Wisconsin has emerged as one of the country’s most competitive political fronts, with ground that’s expected to again be hotly contested in next year’s presidential and Senate races. But the state government – outside the governor’s office – has been bossed by Republicans. Since defeating GOP Gov. Scott Walker more than four years ago, Democratic Gov. Tony Evers has vetoed roughly 150 bills and been hamstrung in pursuing large parts of his own agenda. Now, GOP policy gains at the state level – most notably its crushing of public sector labor unions – are in doubt.

A Democratic resurgence?

In the years before Trump’s emergence, the Wisconsin GOP ran roughshod over state politics and sought to export its national playbook around the country. Walker entered the 2016 GOP presidential primary as an early favorite, pitching his state as a model for the nation. But like so many others in that year’s Republican field, he never got off the blocks as Trump thundered to the nomination.

That fall, Trump shattered the Democratic illusion of a “blue wall” in the Upper Midwest, defeating Hillary Clinton by fewer than 25,000 votes in the Wisconsin general election.

But Trump’s victory also triggered a backlash – and a mini Democratic resurgence at the state level.

Evers was first elected governor during the 2018 Democratic wave. He won a second term last year. And though Republican Sen. Ron Johnson held his seat in 2022, Trump had lost the state two years earlier by a little more than 20,000 votes. His false allegations of 2020 election fraud infuriated Democrats, along with many swing voters, and ultimately in this year’s Wisconsin Supreme Court race hobbled Kelly, who faced blowback for his role in advising GOP officials in their efforts to hatch a fake electors scheme

And while the court could find itself ruling on election laws again, abortion may the most immediate battle to reach the justices.

The state’s high court is expected to decide a lawsuit challenging an 1849 law that bans nearly all abortions, which had been dormant for decades but snapped back into place with last year’s US Supreme Court ruling. Protasiewicz, Wisconsin Democrats and allied groups such as Planned Parenthood, NARAL Pro-Choice America and Emily’s List all worked to frame the race as another referendum on abortion rights.

“For over a decade, anti-choice ideologues have held their iron grip on Wisconsin’s highest court, leaving voters hungry for change,” NARAL president Mini Timmaraju said in a statement. “Judge Janet’s resounding victory comes as abortion access faces an onslaught of attacks by extremist state courts determined to tear up our rights at every step.”

Victory for abortion rights activists follows a similar result in neighboring Michigan, which voted last fall to enshrine abortion and other reproductive rights into the state constitution while reelecting Democratic women to its three most powerful executive offices.
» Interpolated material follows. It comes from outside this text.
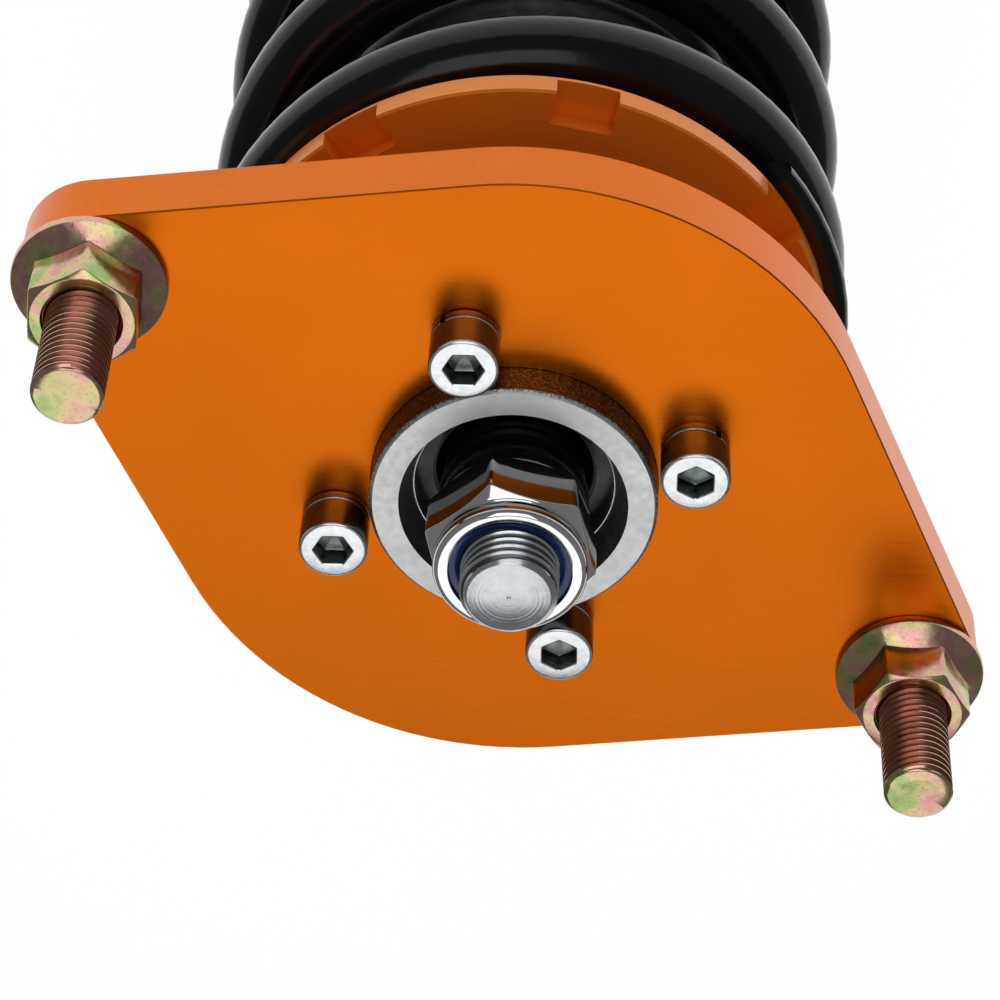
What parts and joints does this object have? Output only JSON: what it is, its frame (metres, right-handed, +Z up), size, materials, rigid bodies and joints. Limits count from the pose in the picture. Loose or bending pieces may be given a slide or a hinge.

Those results continued a streak of successes for Democrats who dug in hard on the issue – a political winner in many swing states and legislative districts.

Kelly, the conservative in Wisconsin, was coy about how he would rule on a slate of potential hot-button cases, but his past writings and work for anti-abortion groups allowed Protasiewicz, who signaled her skepticism about the ban, to attack him on the issue. Her past comments also suggest a new day’s dawning for the labor community and Democrats seeking to upend the state’s skewed legislative maps.

“Everything from gerrymandering to drop boxes to Act 10 may be revisited to women’s right to choose,” Protasiewicz told Wisconsin Radio Network in February. (Act 10 eliminated collective bargaining for most public sector employees.)

And with another presidential election on the horizon, her willingness to consider attempts to roll back or reverse restrictive voting laws or regulations could have clear national implications.

The state’s voter ID laws, put in place by Republicans, are among the strictest in the country. Wisconsin’s high court played a pivotal role in the outcome of the 2020 election, rejecting a Trump lawsuit aimed at invalidating Joe Biden’s victory – but only by a 4-3 margin with one conservative justice siding with the liberals.

In the event of another challenge like that, Democrats would now only need their allies to hold the line to prevent a similar bid.